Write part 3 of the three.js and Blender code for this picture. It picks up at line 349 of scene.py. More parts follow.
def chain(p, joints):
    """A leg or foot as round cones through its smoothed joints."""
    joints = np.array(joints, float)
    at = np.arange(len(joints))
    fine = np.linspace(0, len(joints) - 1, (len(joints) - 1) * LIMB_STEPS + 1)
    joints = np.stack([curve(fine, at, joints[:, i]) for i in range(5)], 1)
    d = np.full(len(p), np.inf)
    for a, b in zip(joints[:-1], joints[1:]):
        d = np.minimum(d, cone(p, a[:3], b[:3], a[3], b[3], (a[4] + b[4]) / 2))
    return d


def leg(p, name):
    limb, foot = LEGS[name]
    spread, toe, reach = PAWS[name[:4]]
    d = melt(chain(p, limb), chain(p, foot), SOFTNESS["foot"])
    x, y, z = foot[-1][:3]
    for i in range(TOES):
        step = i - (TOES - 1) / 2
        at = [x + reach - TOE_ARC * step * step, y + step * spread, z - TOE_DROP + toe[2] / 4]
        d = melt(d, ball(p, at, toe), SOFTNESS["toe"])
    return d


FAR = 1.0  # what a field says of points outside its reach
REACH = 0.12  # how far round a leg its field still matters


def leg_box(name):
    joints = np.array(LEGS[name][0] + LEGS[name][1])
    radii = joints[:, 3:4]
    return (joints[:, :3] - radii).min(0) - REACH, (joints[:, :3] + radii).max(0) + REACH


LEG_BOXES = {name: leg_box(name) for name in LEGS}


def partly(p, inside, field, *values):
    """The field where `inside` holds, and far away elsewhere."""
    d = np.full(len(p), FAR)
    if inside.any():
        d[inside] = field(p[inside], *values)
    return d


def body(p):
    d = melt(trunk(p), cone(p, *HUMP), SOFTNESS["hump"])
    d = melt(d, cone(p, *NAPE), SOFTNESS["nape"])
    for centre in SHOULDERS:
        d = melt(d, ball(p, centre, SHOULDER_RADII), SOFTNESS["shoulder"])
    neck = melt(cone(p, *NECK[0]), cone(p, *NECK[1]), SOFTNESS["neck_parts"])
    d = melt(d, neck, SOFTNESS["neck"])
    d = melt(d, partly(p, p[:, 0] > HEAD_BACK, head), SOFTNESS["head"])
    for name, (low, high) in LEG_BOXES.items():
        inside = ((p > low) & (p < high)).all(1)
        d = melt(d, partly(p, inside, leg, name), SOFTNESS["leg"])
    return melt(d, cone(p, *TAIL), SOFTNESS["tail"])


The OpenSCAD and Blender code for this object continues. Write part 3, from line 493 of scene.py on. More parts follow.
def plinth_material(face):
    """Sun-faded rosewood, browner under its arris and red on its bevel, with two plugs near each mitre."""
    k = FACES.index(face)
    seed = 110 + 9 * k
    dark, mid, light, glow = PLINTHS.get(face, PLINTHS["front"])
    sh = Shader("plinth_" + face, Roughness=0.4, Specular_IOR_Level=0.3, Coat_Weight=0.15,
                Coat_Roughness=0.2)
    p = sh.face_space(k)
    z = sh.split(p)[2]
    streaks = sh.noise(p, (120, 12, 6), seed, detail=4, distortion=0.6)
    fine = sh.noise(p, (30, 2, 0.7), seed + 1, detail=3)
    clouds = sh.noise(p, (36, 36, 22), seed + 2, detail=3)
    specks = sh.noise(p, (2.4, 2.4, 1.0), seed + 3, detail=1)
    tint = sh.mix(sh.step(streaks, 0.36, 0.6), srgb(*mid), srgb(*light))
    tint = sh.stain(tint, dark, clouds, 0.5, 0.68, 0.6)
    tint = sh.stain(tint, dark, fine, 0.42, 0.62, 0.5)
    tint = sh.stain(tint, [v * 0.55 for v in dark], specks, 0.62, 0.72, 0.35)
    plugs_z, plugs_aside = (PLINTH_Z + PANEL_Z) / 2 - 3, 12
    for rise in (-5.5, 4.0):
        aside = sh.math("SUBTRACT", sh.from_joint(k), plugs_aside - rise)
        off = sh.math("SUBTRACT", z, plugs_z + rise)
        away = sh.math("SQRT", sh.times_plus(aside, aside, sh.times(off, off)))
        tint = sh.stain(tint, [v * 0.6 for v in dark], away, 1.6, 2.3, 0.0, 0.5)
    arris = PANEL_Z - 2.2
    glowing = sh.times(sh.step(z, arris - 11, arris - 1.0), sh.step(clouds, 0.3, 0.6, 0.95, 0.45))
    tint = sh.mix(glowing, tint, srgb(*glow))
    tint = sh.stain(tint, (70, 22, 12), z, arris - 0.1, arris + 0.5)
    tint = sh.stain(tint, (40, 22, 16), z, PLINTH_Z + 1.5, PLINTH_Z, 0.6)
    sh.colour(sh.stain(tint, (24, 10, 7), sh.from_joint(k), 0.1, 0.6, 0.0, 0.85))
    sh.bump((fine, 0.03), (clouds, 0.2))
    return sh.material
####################
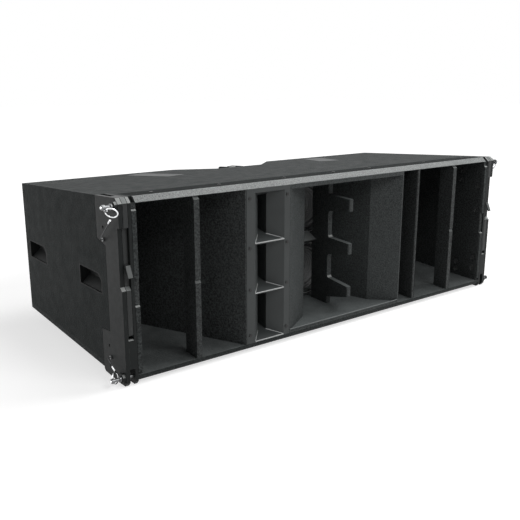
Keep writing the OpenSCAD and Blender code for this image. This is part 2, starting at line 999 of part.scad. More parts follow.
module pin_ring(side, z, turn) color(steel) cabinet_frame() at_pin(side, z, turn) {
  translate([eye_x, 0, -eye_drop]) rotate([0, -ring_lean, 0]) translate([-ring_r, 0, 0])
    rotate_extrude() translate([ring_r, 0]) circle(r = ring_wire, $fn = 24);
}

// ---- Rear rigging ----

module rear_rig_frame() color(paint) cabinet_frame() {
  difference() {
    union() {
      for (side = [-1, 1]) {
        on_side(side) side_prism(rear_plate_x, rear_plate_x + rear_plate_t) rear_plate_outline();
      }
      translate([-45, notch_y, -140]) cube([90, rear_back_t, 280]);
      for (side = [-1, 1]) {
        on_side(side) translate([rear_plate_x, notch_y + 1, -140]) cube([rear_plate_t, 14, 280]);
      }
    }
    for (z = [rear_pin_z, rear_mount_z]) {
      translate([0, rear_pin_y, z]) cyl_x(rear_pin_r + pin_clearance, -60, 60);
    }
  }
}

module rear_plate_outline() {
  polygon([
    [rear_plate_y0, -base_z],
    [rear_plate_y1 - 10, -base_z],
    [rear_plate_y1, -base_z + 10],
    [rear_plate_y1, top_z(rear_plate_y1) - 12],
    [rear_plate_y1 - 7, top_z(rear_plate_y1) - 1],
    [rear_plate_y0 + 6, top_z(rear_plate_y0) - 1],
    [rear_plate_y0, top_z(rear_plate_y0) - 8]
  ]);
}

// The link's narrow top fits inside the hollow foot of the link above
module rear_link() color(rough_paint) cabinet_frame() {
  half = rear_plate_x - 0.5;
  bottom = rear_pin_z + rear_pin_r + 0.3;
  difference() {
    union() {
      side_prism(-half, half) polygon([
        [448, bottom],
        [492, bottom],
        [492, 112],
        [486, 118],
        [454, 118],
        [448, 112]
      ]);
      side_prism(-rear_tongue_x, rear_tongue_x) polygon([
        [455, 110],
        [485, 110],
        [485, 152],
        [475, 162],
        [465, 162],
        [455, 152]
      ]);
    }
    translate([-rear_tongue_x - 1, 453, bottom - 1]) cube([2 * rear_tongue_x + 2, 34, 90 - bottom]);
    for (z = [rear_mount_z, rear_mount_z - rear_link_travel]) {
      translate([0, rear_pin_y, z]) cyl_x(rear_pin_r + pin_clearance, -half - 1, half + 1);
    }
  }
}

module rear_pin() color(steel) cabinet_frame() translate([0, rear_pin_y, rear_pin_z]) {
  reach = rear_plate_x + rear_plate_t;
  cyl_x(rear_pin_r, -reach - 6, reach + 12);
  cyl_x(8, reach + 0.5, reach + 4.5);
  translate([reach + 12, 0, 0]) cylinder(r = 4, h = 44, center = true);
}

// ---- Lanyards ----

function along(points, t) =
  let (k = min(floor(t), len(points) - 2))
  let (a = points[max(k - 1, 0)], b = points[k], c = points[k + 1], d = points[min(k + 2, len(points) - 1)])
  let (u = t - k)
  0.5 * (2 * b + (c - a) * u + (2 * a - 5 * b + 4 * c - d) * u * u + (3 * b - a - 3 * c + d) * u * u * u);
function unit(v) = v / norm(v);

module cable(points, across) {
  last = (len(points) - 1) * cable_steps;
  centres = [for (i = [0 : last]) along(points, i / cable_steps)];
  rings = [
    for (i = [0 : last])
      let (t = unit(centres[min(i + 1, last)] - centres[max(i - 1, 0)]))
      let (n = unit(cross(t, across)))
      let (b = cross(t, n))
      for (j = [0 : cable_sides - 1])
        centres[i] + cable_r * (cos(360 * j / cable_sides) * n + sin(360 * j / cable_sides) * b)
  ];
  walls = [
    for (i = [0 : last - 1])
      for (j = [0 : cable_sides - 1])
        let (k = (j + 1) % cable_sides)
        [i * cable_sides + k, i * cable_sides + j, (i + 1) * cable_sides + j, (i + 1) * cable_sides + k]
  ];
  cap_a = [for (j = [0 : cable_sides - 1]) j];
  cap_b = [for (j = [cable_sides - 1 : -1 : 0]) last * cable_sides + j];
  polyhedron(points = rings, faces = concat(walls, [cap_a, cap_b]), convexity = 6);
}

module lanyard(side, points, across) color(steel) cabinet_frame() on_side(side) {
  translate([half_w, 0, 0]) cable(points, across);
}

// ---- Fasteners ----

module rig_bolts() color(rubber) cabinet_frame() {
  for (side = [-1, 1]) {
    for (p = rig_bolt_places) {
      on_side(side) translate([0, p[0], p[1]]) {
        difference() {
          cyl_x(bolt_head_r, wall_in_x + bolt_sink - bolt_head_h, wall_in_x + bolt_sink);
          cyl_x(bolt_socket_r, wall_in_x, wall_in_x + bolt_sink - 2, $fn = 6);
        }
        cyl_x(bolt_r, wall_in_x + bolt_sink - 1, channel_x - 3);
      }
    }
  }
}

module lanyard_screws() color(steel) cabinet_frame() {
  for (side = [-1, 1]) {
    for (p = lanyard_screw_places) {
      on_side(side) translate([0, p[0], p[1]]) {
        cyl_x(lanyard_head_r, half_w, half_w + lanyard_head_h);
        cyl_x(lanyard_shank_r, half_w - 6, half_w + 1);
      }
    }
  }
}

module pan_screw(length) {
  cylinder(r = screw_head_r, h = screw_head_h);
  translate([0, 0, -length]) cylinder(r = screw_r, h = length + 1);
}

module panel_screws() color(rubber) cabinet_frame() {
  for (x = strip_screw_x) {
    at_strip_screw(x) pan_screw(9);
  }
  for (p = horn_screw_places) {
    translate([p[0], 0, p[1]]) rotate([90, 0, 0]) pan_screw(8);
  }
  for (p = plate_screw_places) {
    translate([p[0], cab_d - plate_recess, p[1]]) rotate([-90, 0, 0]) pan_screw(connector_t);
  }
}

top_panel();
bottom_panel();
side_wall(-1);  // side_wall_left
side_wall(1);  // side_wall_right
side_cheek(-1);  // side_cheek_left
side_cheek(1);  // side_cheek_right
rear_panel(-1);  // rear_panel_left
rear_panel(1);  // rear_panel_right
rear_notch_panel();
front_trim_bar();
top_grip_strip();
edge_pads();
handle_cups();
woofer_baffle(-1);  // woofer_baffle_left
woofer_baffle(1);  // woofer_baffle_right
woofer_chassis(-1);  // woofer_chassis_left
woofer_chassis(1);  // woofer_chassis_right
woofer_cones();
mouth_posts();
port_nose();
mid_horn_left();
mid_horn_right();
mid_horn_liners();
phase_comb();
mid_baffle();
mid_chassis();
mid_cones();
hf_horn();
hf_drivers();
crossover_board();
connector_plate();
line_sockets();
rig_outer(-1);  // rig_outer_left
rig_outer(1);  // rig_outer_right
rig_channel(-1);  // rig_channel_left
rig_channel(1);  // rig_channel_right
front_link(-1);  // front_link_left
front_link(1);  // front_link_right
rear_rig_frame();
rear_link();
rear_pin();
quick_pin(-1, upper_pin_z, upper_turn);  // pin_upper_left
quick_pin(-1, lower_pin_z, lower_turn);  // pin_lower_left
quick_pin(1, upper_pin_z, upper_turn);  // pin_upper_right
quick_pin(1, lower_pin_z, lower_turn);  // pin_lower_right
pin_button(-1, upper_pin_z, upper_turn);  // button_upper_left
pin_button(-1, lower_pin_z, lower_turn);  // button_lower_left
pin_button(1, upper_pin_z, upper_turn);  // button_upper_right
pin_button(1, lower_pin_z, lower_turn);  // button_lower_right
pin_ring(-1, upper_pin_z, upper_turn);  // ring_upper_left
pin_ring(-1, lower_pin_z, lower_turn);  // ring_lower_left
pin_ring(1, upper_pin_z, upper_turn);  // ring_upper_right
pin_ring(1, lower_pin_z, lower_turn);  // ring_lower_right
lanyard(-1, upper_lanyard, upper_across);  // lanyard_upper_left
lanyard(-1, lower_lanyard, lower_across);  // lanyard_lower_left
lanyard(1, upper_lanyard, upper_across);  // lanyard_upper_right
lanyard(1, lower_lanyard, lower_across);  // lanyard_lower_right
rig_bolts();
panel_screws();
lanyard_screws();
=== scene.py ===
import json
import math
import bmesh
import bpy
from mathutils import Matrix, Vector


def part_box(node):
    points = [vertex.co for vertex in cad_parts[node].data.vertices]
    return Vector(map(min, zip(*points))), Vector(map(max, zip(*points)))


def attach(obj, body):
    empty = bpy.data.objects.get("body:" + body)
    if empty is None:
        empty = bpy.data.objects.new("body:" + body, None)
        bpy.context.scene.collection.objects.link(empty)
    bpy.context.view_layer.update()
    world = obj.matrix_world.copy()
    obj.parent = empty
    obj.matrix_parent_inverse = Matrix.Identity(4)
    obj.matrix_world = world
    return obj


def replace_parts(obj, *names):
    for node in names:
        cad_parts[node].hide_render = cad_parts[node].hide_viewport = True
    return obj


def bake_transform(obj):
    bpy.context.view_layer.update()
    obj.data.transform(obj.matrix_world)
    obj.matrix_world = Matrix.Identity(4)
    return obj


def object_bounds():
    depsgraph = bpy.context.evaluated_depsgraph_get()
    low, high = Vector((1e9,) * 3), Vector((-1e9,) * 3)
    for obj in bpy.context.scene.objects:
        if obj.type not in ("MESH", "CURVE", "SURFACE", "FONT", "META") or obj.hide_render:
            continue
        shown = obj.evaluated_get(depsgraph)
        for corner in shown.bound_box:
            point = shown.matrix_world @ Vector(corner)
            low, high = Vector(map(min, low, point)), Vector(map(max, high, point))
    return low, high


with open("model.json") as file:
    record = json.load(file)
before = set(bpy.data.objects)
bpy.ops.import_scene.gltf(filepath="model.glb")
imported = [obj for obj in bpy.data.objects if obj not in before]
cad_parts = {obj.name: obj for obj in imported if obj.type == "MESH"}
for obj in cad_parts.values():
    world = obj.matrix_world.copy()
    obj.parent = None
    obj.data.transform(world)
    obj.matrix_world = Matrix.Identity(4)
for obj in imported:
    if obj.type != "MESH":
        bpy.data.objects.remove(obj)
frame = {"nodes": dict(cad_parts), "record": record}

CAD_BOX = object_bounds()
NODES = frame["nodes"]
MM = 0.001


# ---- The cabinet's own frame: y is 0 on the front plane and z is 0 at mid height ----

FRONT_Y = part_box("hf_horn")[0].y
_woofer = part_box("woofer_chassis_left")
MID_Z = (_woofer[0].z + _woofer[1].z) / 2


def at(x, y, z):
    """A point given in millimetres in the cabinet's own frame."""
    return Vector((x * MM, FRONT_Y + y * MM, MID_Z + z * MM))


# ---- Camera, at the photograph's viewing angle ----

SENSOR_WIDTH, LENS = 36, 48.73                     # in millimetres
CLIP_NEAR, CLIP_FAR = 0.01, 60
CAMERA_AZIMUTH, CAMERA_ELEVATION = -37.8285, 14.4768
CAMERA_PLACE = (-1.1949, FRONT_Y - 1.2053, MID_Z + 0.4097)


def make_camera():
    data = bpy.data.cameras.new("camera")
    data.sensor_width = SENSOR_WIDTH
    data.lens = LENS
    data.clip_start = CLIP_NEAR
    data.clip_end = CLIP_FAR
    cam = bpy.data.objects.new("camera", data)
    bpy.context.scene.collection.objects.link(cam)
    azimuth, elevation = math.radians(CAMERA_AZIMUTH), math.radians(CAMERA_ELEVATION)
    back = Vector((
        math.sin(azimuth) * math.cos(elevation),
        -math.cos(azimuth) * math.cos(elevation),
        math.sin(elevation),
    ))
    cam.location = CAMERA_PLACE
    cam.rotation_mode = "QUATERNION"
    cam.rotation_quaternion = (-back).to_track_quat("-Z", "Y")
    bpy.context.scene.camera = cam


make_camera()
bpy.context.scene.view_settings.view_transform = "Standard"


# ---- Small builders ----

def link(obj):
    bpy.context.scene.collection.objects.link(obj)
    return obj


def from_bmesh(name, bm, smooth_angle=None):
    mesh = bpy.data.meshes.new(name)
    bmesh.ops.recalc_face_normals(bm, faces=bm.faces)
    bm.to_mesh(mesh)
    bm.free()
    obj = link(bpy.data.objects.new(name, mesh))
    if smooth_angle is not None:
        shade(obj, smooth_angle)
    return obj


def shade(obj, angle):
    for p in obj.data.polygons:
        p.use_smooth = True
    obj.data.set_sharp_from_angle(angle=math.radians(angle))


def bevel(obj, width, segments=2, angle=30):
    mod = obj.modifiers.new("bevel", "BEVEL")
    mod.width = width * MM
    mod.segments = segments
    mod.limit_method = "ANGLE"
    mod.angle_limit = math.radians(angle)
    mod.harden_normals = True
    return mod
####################
> **Required task**: Copy the records above exactly, beginning at the line that contains "Keep writing the" and stopping after the line that contains "---- Rear rigging".

> **Task result**:
Keep writing the OpenSCAD and Blender code for this image. This is part 2, starting at line 999 of part.scad. More parts follow.
module pin_ring(side, z, turn) color(steel) cabinet_frame() at_pin(side, z, turn) {
  translate([eye_x, 0, -eye_drop]) rotate([0, -ring_lean, 0]) translate([-ring_r, 0, 0])
    rotate_extrude() translate([ring_r, 0]) circle(r = ring_wire, $fn = 24);
}

// ---- Rear rigging ----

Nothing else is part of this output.